→ Task directions
In full and without alteration, give the listing again.

→ Data
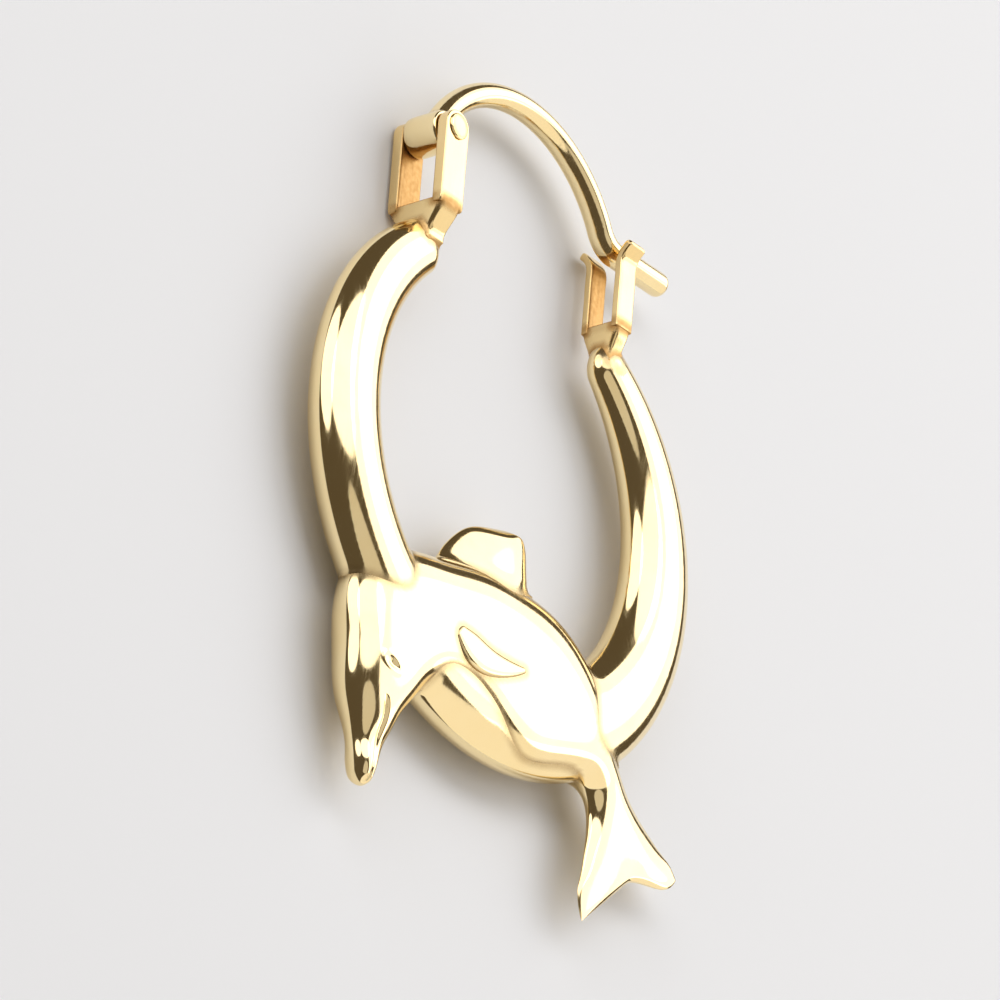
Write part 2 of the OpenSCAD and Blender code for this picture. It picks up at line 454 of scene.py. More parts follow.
def put(name: str, data: bpy.types.ID) -> bpy.types.Object:
    """Makes an object of a mesh, light or camera and puts it into the scene."""
    thing = bpy.data.objects.new(name, data)
    bpy.context.scene.collection.objects.link(thing)
    return thing


def points_of(piece: bpy.types.Object) -> Array:
    """Reads the points of a piece's mesh.

    Args:
        piece: The piece.

    Returns:
        The points, one row each, in metres.
    """
    flat = np.empty(3 * len(piece.data.vertices))
    piece.data.vertices.foreach_get("co", flat)
    return flat.reshape(-1, 3)


@dataclass(frozen=True)
class Shell:
    """The closed skin of one piece, in millimetres about the hoop's centre.

    Attributes:
        name: The piece's name.
        grid: Rings of points.
        dress: What the piece is dressed with.
        close: How the ends are closed.
        slot: Half width of the slot whose faces on the skin get painted shade, or 0 for none.
    """

    name: str
    grid: Array
    dress: Dress
    close: Close = Close.POLES
    slot: float = 0.0

    def normals(self) -> Array:
        """Outward unit normals.

        Each is the cross product of the steps to the next points along the rings and round them.
        The sign is the one that makes them point away from the rings' middles on the whole.

        Returns:
            One normal for each point, one row each.
        """
        along = np.gradient(self.grid, axis=0)
        around = np.roll(self.grid, -1, axis=1) - np.roll(self.grid, 1, axis=1)
        normal = unit_rows(np.cross(along, around) + LEAST_AREA)
        away = self.grid - self.grid.mean(axis=1, keepdims=True)
        return (normal if float((away * normal).sum()) > 0.0 else -normal).reshape(-1, 3)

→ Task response
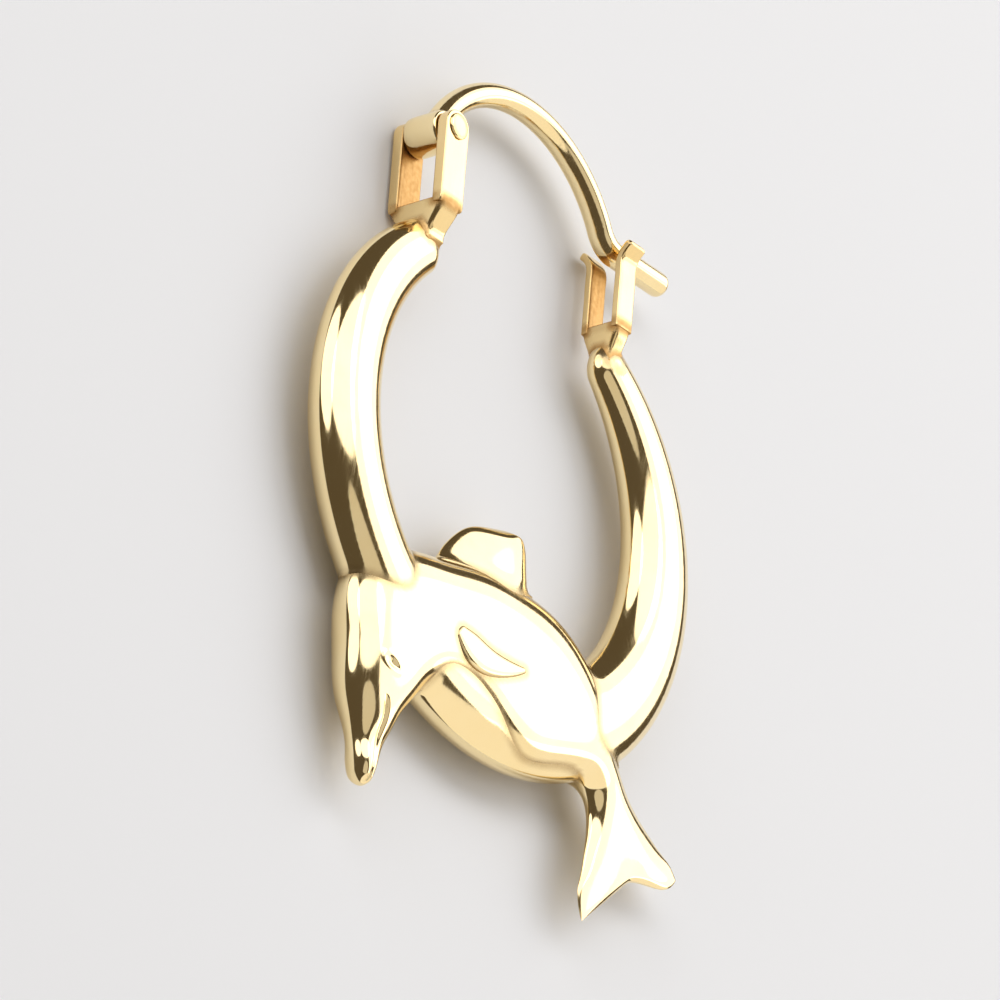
Write part 2 of the OpenSCAD and Blender code for this picture. It picks up at line 454 of scene.py. More parts follow.
def put(name: str, data: bpy.types.ID) -> bpy.types.Object:
    """Makes an object of a mesh, light or camera and puts it into the scene."""
    thing = bpy.data.objects.new(name, data)
    bpy.context.scene.collection.objects.link(thing)
    return thing


def points_of(piece: bpy.types.Object) -> Array:
    """Reads the points of a piece's mesh.

    Args:
        piece: The piece.

    Returns:
        The points, one row each, in metres.
    """
    flat = np.empty(3 * len(piece.data.vertices))
    piece.data.vertices.foreach_get("co", flat)
    return flat.reshape(-1, 3)


@dataclass(frozen=True)
class Shell:
    """The closed skin of one piece, in millimetres about the hoop's centre.

    Attributes:
        name: The piece's name.
        grid: Rings of points.
        dress: What the piece is dressed with.
        close: How the ends are closed.
        slot: Half width of the slot whose faces on the skin get painted shade, or 0 for none.
    """

    name: str
    grid: Array
    dress: Dress
    close: Close = Close.POLES
    slot: float = 0.0

    def normals(self) -> Array:
        """Outward unit normals.

        Each is the cross product of the steps to the next points along the rings and round them.
        The sign is the one that makes them point away from the rings' middles on the whole.

        Returns:
            One normal for each point, one row each.
        """
        along = np.gradient(self.grid, axis=0)
        around = np.roll(self.grid, -1, axis=1) - np.roll(self.grid, 1, axis=1)
        normal = unit_rows(np.cross(along, around) + LEAST_AREA)
        away = self.grid - self.grid.mean(axis=1, keepdims=True)
        return (normal if float((away * normal).sum()) > 0.0 else -normal).reshape(-1, 3)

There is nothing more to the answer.